GIVEN EXERCISE
The listing below should be copied in full, word for word.

DATASET EXTRACT
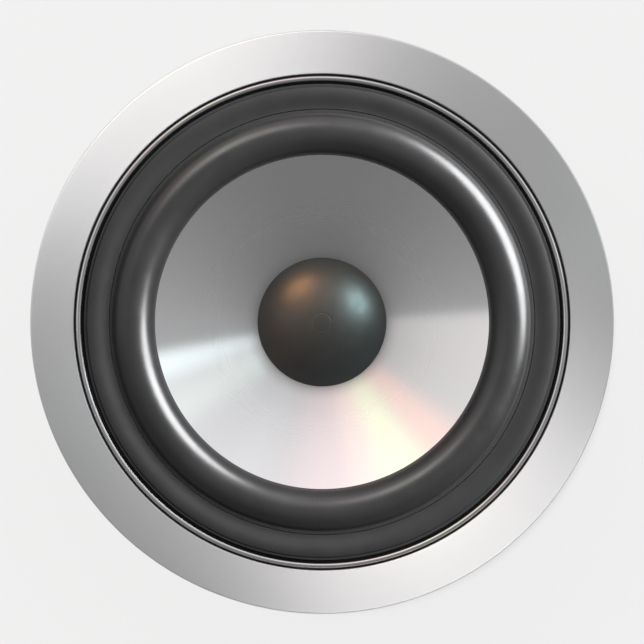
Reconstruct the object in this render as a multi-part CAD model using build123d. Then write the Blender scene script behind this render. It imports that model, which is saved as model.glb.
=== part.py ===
from build123d import *

# Twelve-inch car subwoofer speaker, lying on its magnet with the cone facing +Z.
# The origin is the centre of the mounting bolt circle, on the plane where the rear of the
# frame's flange seats on the baffle. What stands behind the baffle is below zero.
# All sizes are millimetres. "radius" values are from the speaker's axis unless said otherwise.

import os
from math import cos, radians, sin, sqrt, tan

# ---- Driving sizes ------------------------------------------------------------------------

# Frame flange and its mounting holes
frame_radius = 156.0
flange_thickness = 5.0
flange_width = 24.0             # flange front face, from the frame's edge in to the surround's step
baffle_overlap = 15.5           # flange's reach beyond the edge of the baffle cut-out
cutout_clearance = 1.0
bolt_count = 8
bolt_edge_distance = 6.5        # from the frame's edge in to the bolt circle
bolt_hole_radius = 2.8

# Frame casting behind the flange
frame_wall = 4.0
skirt_depth = 13.0              # straight wall inside the cut-out
spoke_count = 6
spoke_width = 18.0
rib_width = 5.0
rib_tip_depth = 4.0
shelf_thickness = 4.0
pocket_rise = 1.5               # frame's wall above the spider's lip
window_margin = 4.0             # skirt left outside the windows
motor_seat_thickness = 5.0
motor_seat_inner_radius = 48.0
vent_width = 16.0
vent_height = 4.5
vent_angle = 17.0               # each vent's angle from the middle of a window
frame_edge_rounding = 0.8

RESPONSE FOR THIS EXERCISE
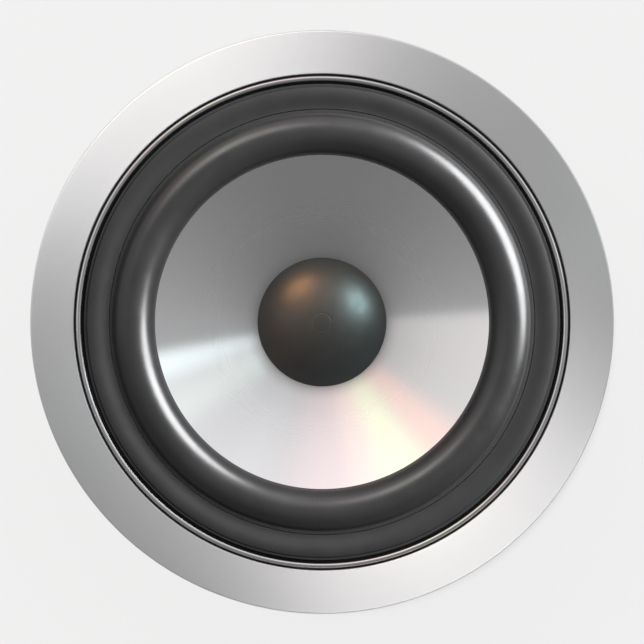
Reconstruct the object in this render as a multi-part CAD model using build123d. Then write the Blender scene script behind this render. It imports that model, which is saved as model.glb.
=== part.py ===
from build123d import *

# Twelve-inch car subwoofer speaker, lying on its magnet with the cone facing +Z.
# The origin is the centre of the mounting bolt circle, on the plane where the rear of the
# frame's flange seats on the baffle. What stands behind the baffle is below zero.
# All sizes are millimetres. "radius" values are from the speaker's axis unless said otherwise.

import os
from math import cos, radians, sin, sqrt, tan

# ---- Driving sizes ------------------------------------------------------------------------

# Frame flange and its mounting holes
frame_radius = 156.0
flange_thickness = 5.0
flange_width = 24.0             # flange front face, from the frame's edge in to the surround's step
baffle_overlap = 15.5           # flange's reach beyond the edge of the baffle cut-out
cutout_clearance = 1.0
bolt_count = 8
bolt_edge_distance = 6.5        # from the frame's edge in to the bolt circle
bolt_hole_radius = 2.8

# Frame casting behind the flange
frame_wall = 4.0
skirt_depth = 13.0              # straight wall inside the cut-out
spoke_count = 6
spoke_width = 18.0
rib_width = 5.0
rib_tip_depth = 4.0
shelf_thickness = 4.0
pocket_rise = 1.5               # frame's wall above the spider's lip
window_margin = 4.0             # skirt left outside the windows
motor_seat_thickness = 5.0
motor_seat_inner_radius = 48.0
vent_width = 16.0
vent_height = 4.5
vent_angle = 17.0               # each vent's angle from the middle of a window
frame_edge_rounding = 0.8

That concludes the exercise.